To be successful in your mission, you have to swim under the ship and find the keel — the center line and the deepest part of the ship.

This is your objective. But the keel is also the darkest part of the ship — where you cannot see your hand in front of your face, where the noise from the ship’s machinery is deafening and where it gets to be easily disoriented and fail.

Every SEAL knows that under the keel, at the darkest moment of the mission — is the time when you need to be calm, when you must be calm, composed — when all your tactical skills, your physical power and all your inner strength must be brought to bear.

#8. If you want to change the world, you must be your very best in the darkest moment.

The ninth week of training is referred to as “Hell Week.” It is six days of no sleep, constant physical and mental harassment and one special day at the Mud Flats. The Mud Flats are an area between San Diego and Tijuana where the water runs off and creates the Tijuana Slues — a swampy patch of terrain where the mud will engulf you.

It is on Wednesday of Hell Week that you paddle down to the mud flats and spend the next 15 hours trying to survive the freezing cold mud, the howling wind and the incessant pressure to quit from the instructors.

As the sun began to set that Wednesday evening, my training class, having committed some “egregious infraction of the rules” was ordered into the mud.

The mud consumed each man till there was nothing visible but our heads. The instructors told us we could leave the mud if only five men would quit — only five men, just five men, and we could get out of the oppressive cold.

Looking around the mud flat it was apparent that some students were about to give up.

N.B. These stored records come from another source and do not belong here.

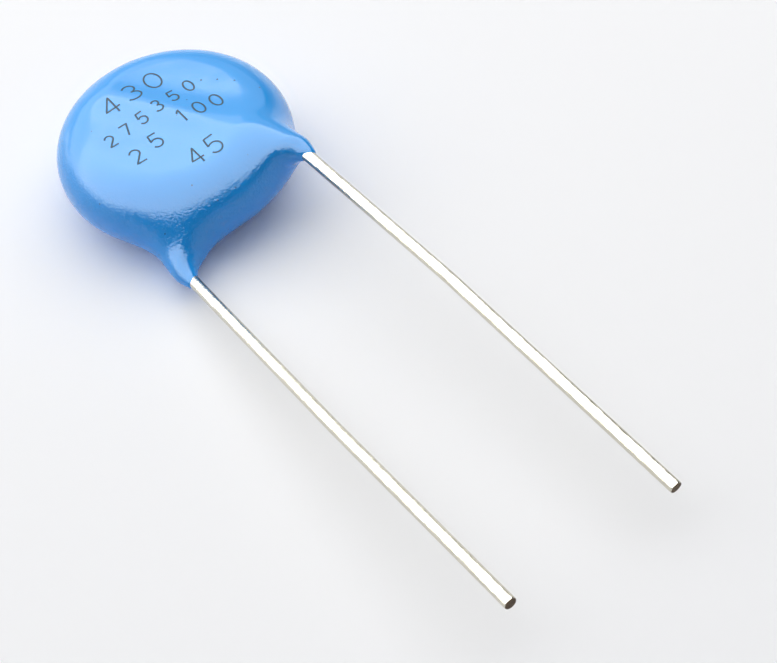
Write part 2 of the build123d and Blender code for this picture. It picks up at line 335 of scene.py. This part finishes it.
def add_piece(name, mesh, material):
    """Adds a piece that is fixed to the rest of the part, as all are."""
    piece = bpy.data.objects.new(name, mesh)
    bpy.context.scene.collection.objects.link(piece)
    mesh.materials.append(material)
    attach(piece, "root")
    return piece


def skin_of(field, low, high, step):
    """A mesh of quads where a field is nought: a point for each cell of a grid that it
    passes through, and a quad across each grid line that it cuts."""
    axes = [np.arange(a, b + step, step) for a, b in zip(low, high)]
    grid = np.stack(np.meshgrid(*axes, indexing="ij"), axis=-1)
    inside = field(grid) < 0
    blocks = [inside[i:len(axes[0]) - 1 + i, j:len(axes[1]) - 1 + j, k:len(axes[2]) - 1 + k]
              for i in (0, 1) for j in (0, 1) for k in (0, 1)]
    cut = np.any(blocks, axis=0) & ~np.all(blocks, axis=0)
    number = np.cumsum(cut).reshape(cut.shape) - 1
    quads = []
    for axis in range(3):
        ahead, beside = (axis + 1) % 3, (axis + 2) % 3
        first = np.moveaxis(inside, (axis, ahead, beside), (0, 1, 2))
        cells = np.moveaxis(number, (axis, ahead, beside), (0, 1, 2))
        leaving = first[:-1] & ~first[1:]
        entering = ~first[:-1] & first[1:]
        for which, turn in ((leaving, 1), (entering, -1)):
            i, j, k = np.nonzero(which[:, 1:-1, 1:-1])
            ring = [cells[i, j, k], cells[i, j + 1, k], cells[i, j + 1, k + 1], cells[i, j, k + 1]]
            quads.append(np.stack(ring[::turn], axis=-1))
    return grid[:-1, :-1, :-1][cut] + step / 2, np.concatenate(quads)


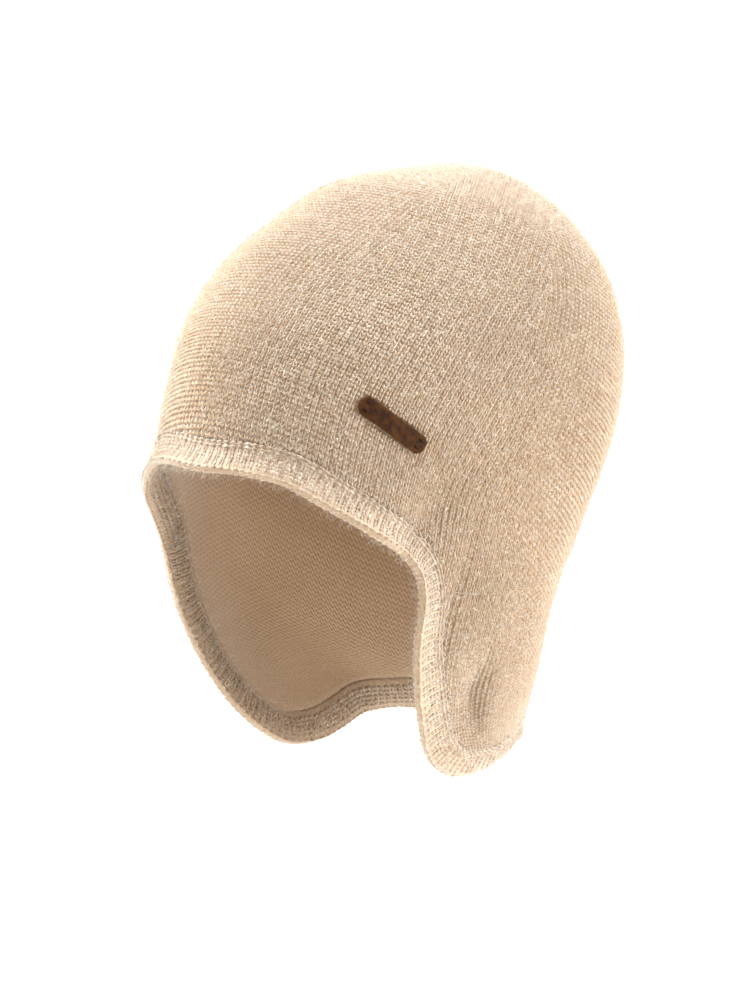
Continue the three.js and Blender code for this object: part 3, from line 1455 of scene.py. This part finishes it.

It was still over eight hours till the sun came up — eight more hours of bone chilling cold.

The chattering teeth and shivering moans of the trainees were so loud it was hard to hear anything and then, one voice began to echo through the night — one voice raised in song.

The song was terribly out of tune, but sung with great enthusiasm.

One voice became two and two became three and before long everyone in the class was singing.

We knew that if one man could rise above the misery then others could as well.

The instructors threatened us with more time in the mud if we kept up the singing — but the singing persisted.

And somehow, the mud seemed a little warmer, the wind a little tamer and the dawn not so far away.

If I have learned anything in my time traveling the world, it is the power of hope. The power of one person — a Washington, a Lincoln, King, Mandela and even a young girl from Pakistan — Malala — one person can change the world by giving people hope.

#9. So, if you want to change the world, start singing when you’re up to your neck in mud.

Finally, in SEAL training there is a bell. A brass bell that hangs in the center of the compound for all the students to see.

All you have to do to quit is ring the bell. Ring the bell and you no longer have to wake up at 5 o’clock. Ring the bell and you no longer have to be in the freezing cold swims.

Ring the bell and you no longer have to do the runs, the obstacle course, the PT — and you no longer have to endure the hardships of training.

All you have to do is ring the bell to get out.

#10. If you want to change the world don’t ever, ever ring the bell.

To the graduating class of 2014, you are moments away from graduating. Moments away from beginning your journey through life. Moments away from starting to change the world — for the better.

It will not be easy.

But, you are the class of 2014—the class that can affect the lives of 800 million people in the next century.

Start each day with a task completed.

Find someone to help you through life.

Respect everyone.

Know that life is not fair and that you will fail often, but if you take take some risks, step up when the times are toughest, face down the bullies, lift up the downtrodden and never, ever give up — if you do these things, the next generation and the generations that follow will live in a world far better than the one we have today and — what started here will indeed have changed the world —for the better.

Thank you very much. Hook ‘em horns.